-- start of Dataset section --

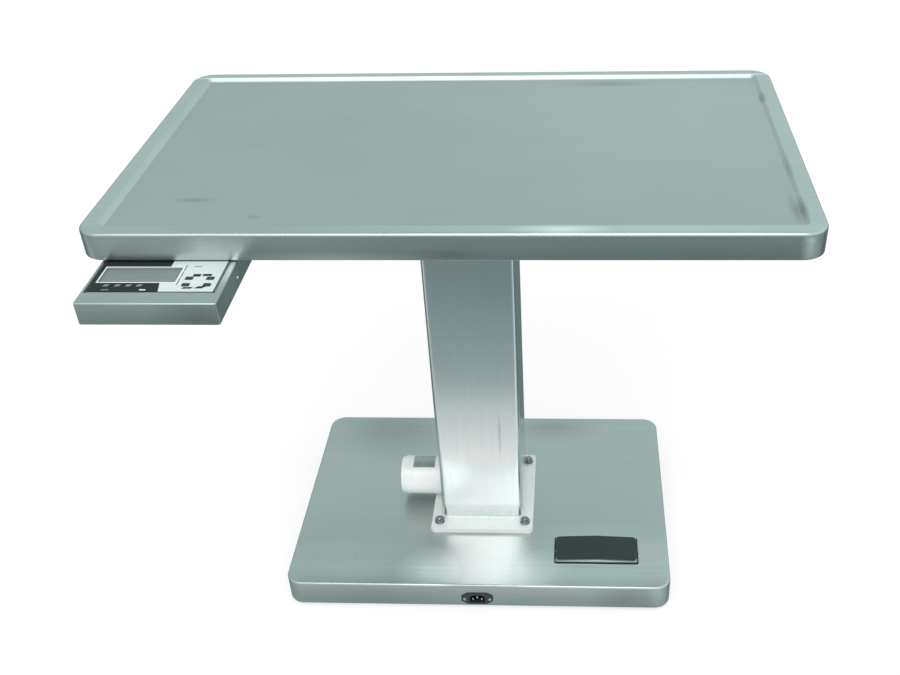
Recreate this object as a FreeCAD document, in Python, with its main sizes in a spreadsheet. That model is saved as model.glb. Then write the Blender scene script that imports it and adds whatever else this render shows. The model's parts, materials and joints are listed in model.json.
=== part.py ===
import FreeCAD, Part
import math
import os
import re

import Sketcher

# Veterinary exam table: a stainless weighing pan on four load cells, carried by an electric
# telescopic column on a flat base, with a rocker pedal in the base and a pull-out indicator
# tray under the pan's front left corner.
# Frame: origin on the floor below the column's axis, +X to the user's right, +Y away from
# the user, +Z up. Millimetres. The table stands at its lowest height, with the tray out.

SIZES = {
    # table pan
    "table_width": 900,
    "table_depth": 530,
    "table_height": 705,
    "table_corner": 40,
    "table_skirt": 36.5,
    "pan_skin": 1.2,
    "pan_fold": 3,
    "pan_land": 17,
    "pan_slope": 4.5,
    "pan_depth": 6,
    "pan_hem": 12,
    "stiffener_setback": 60,
    "stiffener_width": 40,
    "stiffener_height": 5,
    "stiffener_spread": 150,
    # table frame
    "frame_rise": 1.5,
    "frame_rail_width": 40,
    "frame_rail_height": 20,
    "frame_wall": 2,
    "long_rail_inset": 115,
    "cross_rail_spread": 150,
    "head_plate_size": 200,
    "head_plate_thickness": 8,
    "head_plate_corner": 10,
    # load cells
    "cell_length": 130,
    "cell_width": 28,
    "cell_insert": 50,
    "cell_end_gap": 40,
    "cell_window_length": 36,
    "cell_window_height": 10,
    "cell_window_corner": 3,
    "cell_window_start": 16,
    "cell_foot_inset": 13,
    "cell_foot_width": 20,
    "cell_foot_cap": 5,
    "cell_foot_taper": 15,
    # junction box and leads
    "junction_width": 70,
    "junction_depth": 50,
    "junction_height": 18,
    "junction_place": 60,
    "junction_corner": 4,
    "cell_lead_radius": 2,
    "cell_lead_spacing": 15,
    "lead_radius": 2.8,
    "lead_bend": 18,
    "pedal_lead_radius": 2,
    "pedal_lead_bend": 6,
    "pedal_lead_offset": 16,
    "pedal_lead_spacing": 5.5,
    # column
    "column_width": 134,
    "column_wall": 3,
    "column_corner": 8,
    "column_head_gap": 20.5,
    "inner_width": 120,
    "inner_wall": 3,
    "inner_corner": 6,
    "inner_foot_gap": 7,
    "slide_clearance": 0.3,
    "collar_lip": 3,
    "collar_depth": 45,
    "glide_width": 70,
    "glide_height": 60,
    "glide_rise": 5,
    "glide_corner": 6,
    "flange_width": 168,
    "flange_depth": 190,
    "flange_thickness": 8,
    "flange_corner": 4,
    "bolt_spread_x": 142,
    "bolt_spread_y": 154,
    "bolt_neck": 8,
    "bolt_clearance": 0.3,
    "bolt_head_width": 13,
    "bolt_head_height": 5.3,
    "washer_radius": 8,
    "washer_thickness": 1.6,
    "wire_slot_width": 16,
    "wire_slot_depth": 14,
    "wire_hole_x": 30,
    "motor_lead_drop": 13,
    "wire_hole_y": 20,
    # lifting actuator
    "motor_rise": 35.5,
    "motor_diameter": 62,
    "motor_reach": 136,
    "motor_hole_gap": 1.5,
    "motor_cap": 6,
    "motor_cap_step": 1.5,
    "gearbox_width": 84,
    "gearbox_depth": 80,
    "gearbox_height": 66,
    "gearbox_corner": 10,
    "neck_width": 60,
    "neck_height": 10,
    "bearing_width": 42,
    "bearing_height": 13,
    "bearing_seat": 1,
    "journal_radius": 8.5,
    "running_clearance": 0.05,
    "screw_radius": 10,
    "screw_collar": 11.5,
    "screw_collar_height": 4,
    "screw_end_gap": 24,
    "screw_tip": 2,
    "tube_radius": 25,
    "tube_wall": 3,
    "tube_head_gap": 102,
    "bush_length": 25,
    "rod_radius": 17,
    "rod_bore": 12,
    "rod_end": 45,
    "nut_rise": 12.5,
    "nut_length": 30,
    "nut_width": 36,
    "bracket_width": 56,
    "bracket_height": 30,
    "bracket_corner": 8,
    # base
    "base_width": 608,
    "base_depth": 424,
    "base_corner": 25,
    "base_skin": 1.5,
    "base_fold": 3,
    "base_skirt": 45.5,
    "base_hem": 9,
    "base_rail_inset": 8.5,
    "base_rail_width": 30,
    "base_rail_height": 38,
    "base_rail_wall": 2,
    "cross_rail_width": 36,
    "anchor_width": 156,
    "anchor_depth": 172,
    "anchor_thickness": 6,
    "anchor_clearance": 0.5,
    "foot_height": 14,
    "foot_radius": 16,
    "foot_taper": 12,
    "foot_inset": 22,
    # control box in the base
    "control_width": 140,
    "control_depth": 80,
    "control_height": 34,
    "control_wall": 2.5,
    "control_corner": 5,
    "control_side_gap": 34,
    "control_rail_gap": 6,
    "control_lid": 2.5,
    # mains inlet
    "inlet_height": 25,
    "inlet_flange_width": 50,
    "inlet_flange_height": 22,
    "inlet_flange_thickness": 2.2,
    "inlet_ear_height": 9,
    "inlet_flat_width": 30,
    "inlet_body_width": 27.5,
    "inlet_body_height": 20.5,
    "inlet_body_depth": 26,
    "inlet_fit": 0.3,
    "socket_width": 24.5,
    "socket_height": 16.5,
    "socket_depth": 17,
    "socket_chamfer": 5,
    "blade_thickness": 2,
    "blade_height": 4,
    "blade_length": 14,
    "blade_pitch": 7,
    "blade_drop": 3,
    "earth_rise": 1,
    # pedal
    "pedal_width": 130,
    "pedal_depth": 54,
    "pedal_gap": 2.5,
    "pedal_cutout_corner": 3,
    "pedal_plate_thickness": 2,
    "pedal_end_rise": 3,
    "pedal_ridge": 3,
    "pedal_flange": 8,
    "pedal_ear_width": 44,
    "pedal_ear_foot": 20,
    "pedal_ear_drop": 26,
    "pedal_pad_thickness": 3,
    "pedal_bare_strip": 4.5,
    "pedal_pad_margin": 1,
    "pedal_pad_corner": 6,
    "pedal_rail_gap": 8.5,
    "pedal_side_gap": 6,
    "pedal_pin_radius": 4,
    "pedal_pin_depth": 14,
    "pedal_pin_overhang": 1.5,
    "pedal_bracket_length": 140,
    "pedal_bracket_skin": 1.5,
    "pedal_bracket_floor": 20,
    "pedal_bracket_lip": 6,
    "switch_spread": 70,
    "switch_width": 20,
    "switch_depth": 10,
    "switch_height": 16,
    "plunger_width": 3,
    "plunger_height": 4,
    "plunger_depth": 6,
    "plunger_travel": 3,
    "contact_width": 7,
    "contact_gap": 0.5,
    "spring_width": 14,
    "spring_offset": 15,
    "spring_thickness": 1.2,
    "spring_foot": 12,
    "spring_bend": 24,
    "spring_crest": 55,
    "spring_tip": 61,
    "spring_tip_drop": 3,
    "spring_seat_gap": 0.3,
    # indicator tray
    "tray_width": 162,
    "tray_depth": 240,
    "tray_height": 29.5,
    "tray_skin": 1.2,
    "tray_corner": 3,
    "tray_fold": 1,
    "tray_gap": 1.2,
    "tray_reach": 95,
    "tray_from_side": 33,
    "tray_front_lip": 16,
    "tray_lead_width": 16,
    "tray_lead_height": 9,
    "runner_rise": 12.2,
    "runner_plate": 2,
    "runner_length": 185,
    "runner_setback": 60,
    "runner_room": 9,
    "runner_channel_skin": 1.5,
    "runner_mouth_gap": 0.5,
    "runner_stop_width": 4,
    "runner_leg_margin": 8,
    "slide_height": 10,
    "slide_length": 80,
    # indicator
    "indicator_width": 154,
    "indicator_depth": 77,
    "indicator_shift": 1,
    "indicator_corner": 2,
    "indicator_gap": 0.5,
    "case_wall": 2,
    "case_rib": 4,
    "case_rib_spread": 60,
    "bezel_thickness": 2.6,
    "overlay_recess": 0.3,
    "overlay_thickness": 0.4,
    "overlay_margin": 1.5,
    "window_left": 8.6,
    "window_back": 16,
    "window_width": 87,
    "window_depth": 31,
    "window_fit": 0.3,
    "display_border": 2,
    "board_drop": 6.4,
    "board_thickness": 1.6,
    "board_margin": 1.5,
    "tact_width": 6,
    "tact_height": 1,
    "key_columns_right": 29.6,
    "key_rows_front": 32.9,
    "key_pitch_x": 25.3,
    "key_pitch_y": 14.7,
    "key_width": 9,
    "key_depth": 6.5,
    "key_corner": 1,
    "key_stand": 0.5,
    "key_flange": 1,
    "key_flange_thickness": 0.8,
    "key_stem": 3,
    "key_travel": 0.8,
    "key_clearance": 0.3,
}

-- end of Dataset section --

*Exercise objective:*
What you return should be the lines from the start of the data through the line with "# the user, +Z", quoted exactly and nothing more.

*Complete response:*
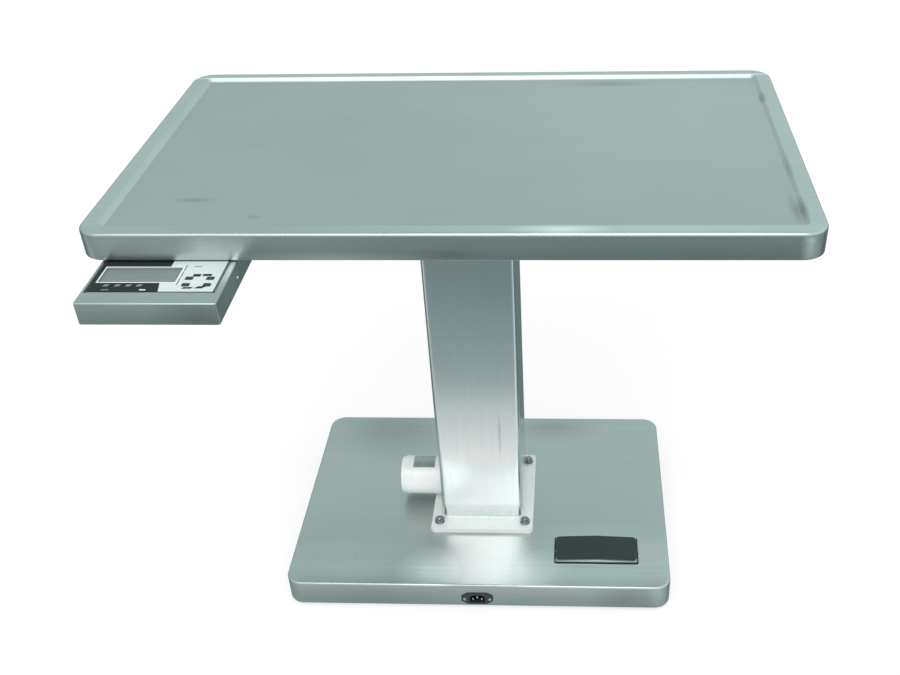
Recreate this object as a FreeCAD document, in Python, with its main sizes in a spreadsheet. That model is saved as model.glb. Then write the Blender scene script that imports it and adds whatever else this render shows. The model's parts, materials and joints are listed in model.json.
=== part.py ===
import FreeCAD, Part
import math
import os
import re

import Sketcher

# Veterinary exam table: a stainless weighing pan on four load cells, carried by an electric
# telescopic column on a flat base, with a rocker pedal in the base and a pull-out indicator
# tray under the pan's front left corner.
# Frame: origin on the floor below the column's axis, +X to the user's right, +Y away from
# the user, +Z up. Millimetres. The table stands at its lowest height, with the tray out.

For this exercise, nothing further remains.